You find the path blocked…
I push through some ivy and find the path blocked by a monstrous dragon that some local artists have strung up in the trees by the boardwalk for the annual Arts Trail. It is a fantasy creature made of old grey canvas, black feathers, and a scary triangular beak/snout. It is meant to be a future people’s idea of a bird they have never seen because birds are extinct in the future, and it has come alive. It hisses at me. It has been tied in the trees long enough, and now it has escaped. But it can’t fly because its wings have not been made the right way, and they are soggy with the rain. Also, it has no eyes, so it is blind.
How do you get past the block…?
The ‘future-bird’ cannot see me so I freeze, trying to make no sound. I think about going around it, but the undergrowth is too thick. Also, it’s boggy because I am off the boardwalk. I am too afraid of its huge sharp beak and its powerful claws to try climbing over it, so I decide to fool it. I pick up a stick and throw it into the undergrowth. The dragon hears the stick land and flaps off after it, getting its wings entangled in the bushes and shrieking as it flounders in the bog. I hurry past before it can get free, a bit afraid of meeting it again on the way back.
You find the treasure…
As I leave the dragon behind, the sun comes out and the path emerges in a clearing where there is a barrow covered by greenery. I push aside some leaves and crawl inside, where I find a gleaming sword. This is the treasure! I take the sword, thinking it might be useful if I have to fight the dragon, although I don’t really want to soil the beautiful blade with its blood, nor hurt the ‘future-bird’ because it is the last of its kind. Also, I doubt my fighting skills because I have not been trained to use a blade. So I venture back warily along the dripping path, where the sun now sparkles through the leaves and gleams off my treasure.
What do you do next…?
The dragon is still stuck in the bog, but it has exhausted itself and the sun is drying its feathers. It steams gently, its wings spread in the warmth. It still cannot see me, but the sword is magic so it can see the light coming off it. It crawls towards me, as if hypnotised. It seems less afraid now, maybe because it is no longer lost and alone. I stroke its beak and it does not attack. Murmuring to the creatuire, I climb on its back, and since the sun has dried out its wings it can now fly. Although it is still blind, my eyes will guide us. As we take off and circle above the trees in the sunshine, I see the glint of water below where fairies live. We both feel amazingly free. As long as we continue to trust each other, we can fly anywhere in the world, and my sword of light will defend us from enemies, past or future.
Sword of Light
I was writing the first draft of ‘Sword of Light’ at the time of this workshop, and am quite spooked by how many elements have ended up in the book:
The sword – Excalibur, the Sword of Light that was forged in Avalon.
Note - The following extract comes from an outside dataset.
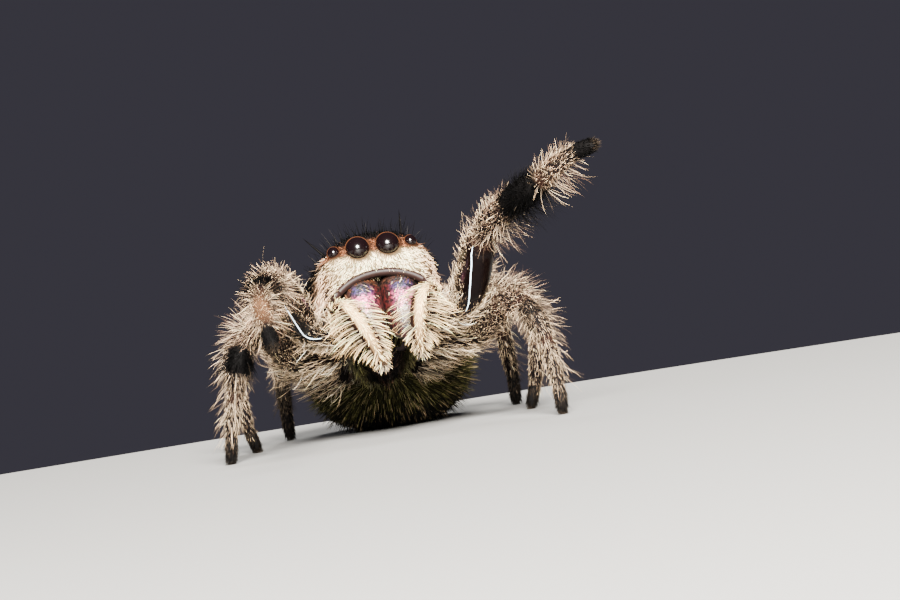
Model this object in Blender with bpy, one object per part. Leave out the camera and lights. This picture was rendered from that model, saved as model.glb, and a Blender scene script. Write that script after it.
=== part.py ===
"""A female regal jumping spider that stands with one foreleg raised, life size.

The animal is 59 closed solids, one for each part a person would name.  They give
its outline out to the tips of the coat, and the hairs themselves are not modelled.

Lengths are in millimetres up to the last step, place_parts, which turns every mesh
to metres and sets the origin on the floor under the middle of the whole animal.
World axes: +Z is up, the floor is Z = 0, the spider looks along -Y and its left
side is +X.
"""

import math

import bmesh
import bpy
import numpy as np

MM = 0.001          # metres in a millimetre
GAP = 0.03          # space between two solids that meet
LEFT, RIGHT = 1, -1
SIDE_NAMES = {LEFT: "left", RIGHT: "right"}

# ---------------------------------------------------------------- driving sizes

# The front half of the body (prosoma) has its own axes: left, back, up.  Its
# origin is the middle of the carapace, at the height of the carapace's margin.
PROSOMA_CENTRE = (-0.24, 0.0, 3.14)
PROSOMA_PITCH = 25.0        # degrees, nose up
PROSOMA_YAW = 8.0           # degrees, nose to its left

CARAPACE_LENGTH = 5.6
CARAPACE_WIDTH = 4.8
CARAPACE_HEIGHT = 2.4       # above the margin
UNDERSIDE_DEPTH = 1.35      # below the margin

# The hollow that holds the jaws, an egg: its middle and its half sizes
MOUTH_CENTRE = (0.0, -2.75, -0.55)
MOUTH_SIZE = (1.80, 1.15, 1.25)

# eye: (radius, left, back, up) for the one on the left side
EYES = {
    "anterior_median": (0.355, 0.455, -2.60, 1.60),
    "anterior_lateral": (0.180, 1.170, -2.46, 1.66),
    "posterior_median": (0.060, 1.470, -1.45, 1.78),
    "posterior_lateral": (0.175, 1.500, -0.30, 1.86),
}

ABDOMEN_CENTRE = (-0.20, 6.25, 2.02)
ABDOMEN_LENGTH = 7.0
ABDOMEN_WIDTH = 5.4
ABDOMEN_HEIGHT = 4.4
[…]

The dragon/’future-bird’ – a shadrake, a dark dragon from the underworld of Annwn which breathes ice instead of fire.
The heroine – Rhianna Pendragon, King Arthur’s daughter.
***
SWORD OF LIGHT is published this month by Templar in hardcover, and you can follow Rhianna Pendragon on Twitter at www.twitter.com/PendragonGirl
Can dreams inspire a writer to write a novel? Mine did – and they still do.
When I was 16 years old, I started having dreams about a man named Jonathan. These dreams happened almost every night and lasted for many years. Two years after the dreams started, I dreamt that all of the dreams combined were turned into a novel titled, ‘November’s Child.’ I even saw the title of the novel in this one dream!
I was 19 years old when I finally completed that novel. During this time, I had to work out how to make the dream ‘story’ work as a believable story. After all, I had no idea what kind of connection Jonathan had to me, the dreamer, so I had to think of what kind of connection he would have to my story’s main character, Malissa.
This name did not come from my dreams; I needed a name for a character that represented ‘me’ in the story, and I decided to use an alternative version of my sister, Melissa’s, name.
As to the connection dilemma, I discussed this with one of my other sisters, who happened to have just seen a movie about Druid characters. She suggested I turn Jonathan into a Druid. After researching Driudism and reading about their belief in the transmigration of souls, I decided that, yes, that could work. Voila! I had my story figured out.
My novel was published when I was 20 years old. Shortly afterward, my publisher went bankrupt and the book went out of print. I rewrote the book and gave it a new title: ‘Shadow of Samhain.’ This new version of my ‘dream novel’ will soon be published by Gypsy Shadow Publishing.
Stephen King, in his book, ‘On Writing,’ describes how emerging from a writing session feels like waking from a dream. Everyone who writes will have had that experience of being in ‘the writer’s trance,’ so absorbed in the world of the story that the real world fades clean away.
If someone phones me when I’m in the middle of writing, I find it hard to follow the conversation because my mind is in a different mode. The creative mind is relaxed, receptive, inwardly-focused, whereas the day-mind looks outward, rapidly assessing events according to the evidence of the senses and rational thought.
As writers, we have to be able to immerse ourselves in the inner world, whatever the pull of the world outside, with all its demands and distractions.
Establishing regular dream recalling and recording is wonderful practice for this, in that it also requires us to hold the middle ground between fact and fantasy, not allowing the dayworld to sweep the story away before we are ready.